House sale volumes fell 26.5 per cent last month as the national alert level 4 lockdown took its toll.
Real Estate Institute showed only 5753 properties sold in August, down on last August's 7828.
That was the least number of properties sold in August since 2014.
Agents, vendors and buyers had 14 lockdown days last month, with activity severely restricted under alert level 4 which began just before midnight on Tuesday, August 17.
Auckland sales suffered a 12.8 per cent drop from 2689 sales last August to 2346 sales last month.
For New Zealand excluding Auckland, the number of properties sold in August fell 33.7 per cent, from 5139 to 3407.

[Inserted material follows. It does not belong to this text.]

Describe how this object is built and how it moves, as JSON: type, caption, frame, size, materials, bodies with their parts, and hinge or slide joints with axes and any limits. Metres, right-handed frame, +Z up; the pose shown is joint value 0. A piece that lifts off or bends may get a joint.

The national median price rose only 3 per cent from $825,000 in July to $850,000 last month. Auckland prices across the city rose 3 per cent from $1.1m in July to $1.2m in August, although the more detailed data revealed falls in all the suburban areas.
In Auckland, no open homes can be held, no auctions staged at properties, no appraisals done in person at a home considered for listing, no listings secured on-site and real estate agency offices are shut.
No one can move house, rent inspections can only be done online and all residential construction is halted on thousands of sites across the city. People must stay in their bubbles.
That has raised alarm, particularly amongst residential building bosses who fear the effects on some people paying two mortgages: one for the house they live in now and a second for a new house.
Northland's median price fell 7.8 per cent from July to August.
Jen Baird, REINZ chief executive, said today: "The alert level 4 lockdown had an impact on the number of properties sold across New Zealand. While this is largely down to the restrictions that were put in place from a lockdown perspective, New Zealand continues to have record low levels of inventory, meaning fewer properties available to buy."
Spring is usually when people start to prepare to buy and sell, she noted.
The total number of properties available for sale nationally fell 31.9 per cent in August to 12,249, down from 17,974 last August.
That is a 3.4 per cent decrease from July and the lowest level of inventory seen in New Zealand, REINZ said.
"Auction rooms may have gone quiet when alert level 4 came into effect, but the latest data indicates that this just meant a shift to the digital space," REINZ said.
Last month, 26 per cent of all properties nationally were sold by auction.
"This was the highest percentage of New Zealand homes sold by auction for an August month since records began," REINZ said today.
Kiwibank senior economist Jeremy Couchman said the lockdown had thrown up some surprising results in the housing data because although volumes fell, prices rose.
"The outlook for housing remains unchanged. Rising mortgage rates, further lending restrictions, affordability constraints, and a boom in new housing supply should all work to cool the market over the year ahead," Couchman said today.
Auckland fared better than any other region in August.
"Tāmaki Makaurau managed to avoid a double-digit fall in sales during the month, only -9.3 per cent. And annual house price growth of 27.9 per cent was the fastest pace of growth in almost six years," he said.
ASB economist Mike Jones said: "The property market largely took August's shift up in alert levels in its stride. House sales predictably slumped given the country spent the final two weeks of the month at alert level 4. But the fact sales fell only 17 per cent despite just under half of the month in full lockdown is testament to the strength of demand, as well as the increased ability of the industry to shift online."
On September 3, Barfoot & Thompson said its sales were a third down last month because of the city's lockdown.
"Based on weekly sales data, sales numbers are two-thirds of what they might otherwise have been had the lockdown not occurred," the agency's managing director Peter Thompson said then.
Average prices dropped, from July's $1.183 million to August's $1.181m.
REINZ said today Auckland underpinned median price strength nationally, hitting a record last month of $1.2m, up 26.4 per cent from $949,500 last August.
"This growth was reflected throughout the region with five out of seven districts reaching new record median prices: Rodney District ($1,280,000), Manukau City ($1,157,000), Waitakere City ($1,120,000), Franklin District ($950,000) and Papakura District ($940,000)," REINZ said today.
Waikato had a 23.8 per cent price increase from $630,000 in August 2020 to a new record of $780,000.
Hamilton City ($840,000), Hauraki District ($620,000), Matamata-Piako District ($755,000) and Taupo district ($790,000) all reached record median highs.
Manawatu/Wanganui had a 35.3 per cent increase from $451,000 in August 2020 to a new record of $610,000 in August.
Horowhenua District ($625,000), Palmerston North city ($720,000), Ruapehu District ($446,000), Tararua District ($476,000) and Whanganui District ($560,000) all reached record median prices.
Canterbury had a 24.3 per cent price increase from $498,000 in August 2020 to a new record of $619,000 last month.
Christchurch City ($650,000), Kaikoura District ($675,000) and Waimakariri District ($645,000) all reached record median prices, REINZ said today.